Design & Brand Customization Needs
This controls your public face. Assess your required level of control

  • Color precision: Input HEX, RGB, or Pantone values?
  • Logo integration: Upload, position, and set clear space rules?
  • Custom frame/shape library: Pre-designed, on-brand containers?
  • Template locking: Create master templates that team members can use but not alter?
  • File format options: High-resolution PNG, SVG for vector scaling, EPS for print?
  • "Design-first" workflow: Does the tool let you adjust the visual design as easily as the destination link?

Team Collaboration & Operational Features
This determines how smoothly it integrates into your workflow.

  • Shared workspace/team plan: A central place for all company codes?
  • Role-based permissions: Admin, creator, viewer roles to control access?
  • Bulk generation: Import from CSV to create hundreds of unique codes at once?
  • Organized library: Search, filter, and tag codes for easy management?
  • Brand asset management: Central storage for approved logos and color palettes?
  • Activity history: Audit log showing who created or edited codes?

Use this checklist as a scoring sheet. Test two or three front-runner platforms with a real project—like creating a set of codes for an upcoming campaign. The right tool won't just make a code; it will make the entire process, from creation to analysis, feel coherent and controlled. It should reduce friction, not create new steps. Your goal is to find a platform that doesn't feel like "QR code software," but rather like a natural part of your marketing and operations toolkit.

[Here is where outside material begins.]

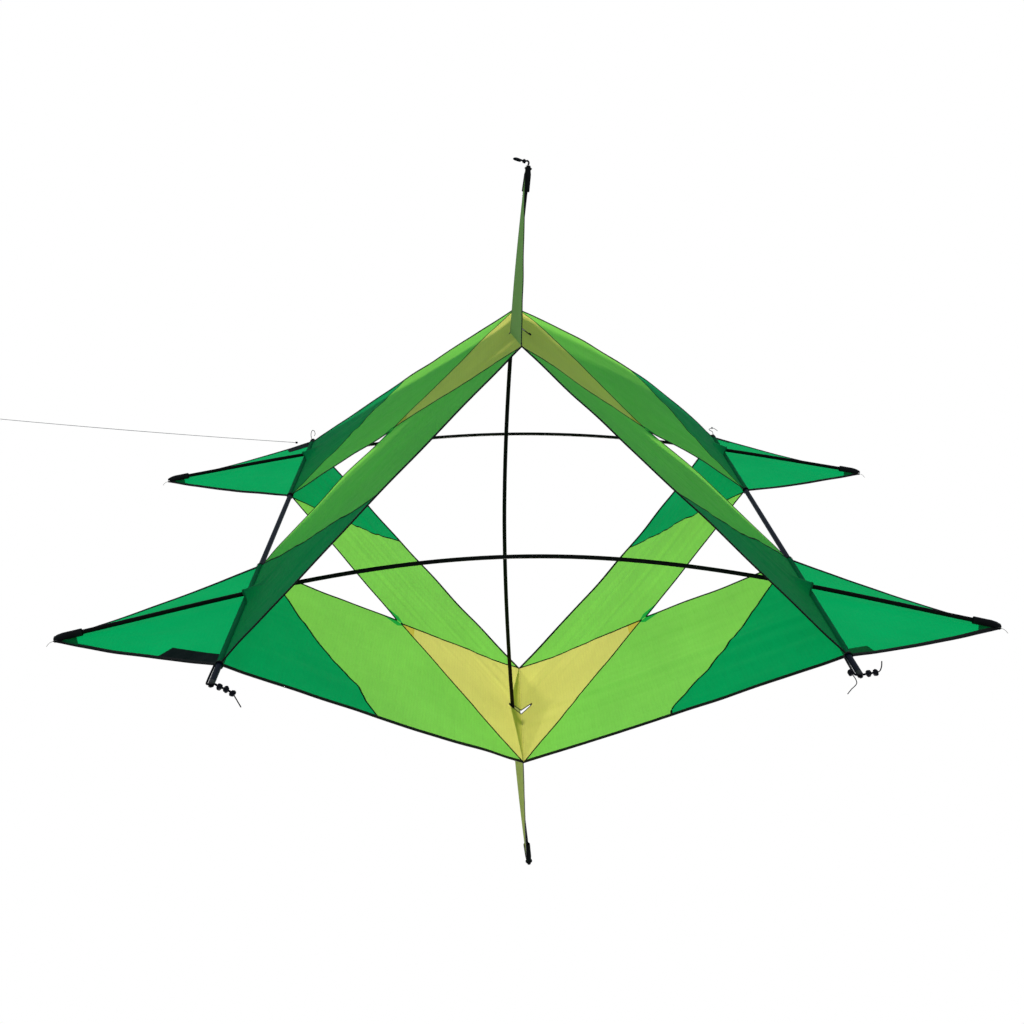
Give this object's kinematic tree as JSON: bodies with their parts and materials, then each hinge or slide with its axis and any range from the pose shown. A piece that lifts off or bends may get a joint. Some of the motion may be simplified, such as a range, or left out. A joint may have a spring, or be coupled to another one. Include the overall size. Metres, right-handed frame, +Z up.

The journey from a simple QR code to a strategic business tool is defined by the platform you choose. Adobe Express provides an excellent starting line for personal projects, but the race is won with tools built for the long haul—tools that provide clarity through analytics, consistency through design control, and efficiency through team collaboration. The right choice transforms a static image into a dynamic, measurable, and scalable gateway for your audience.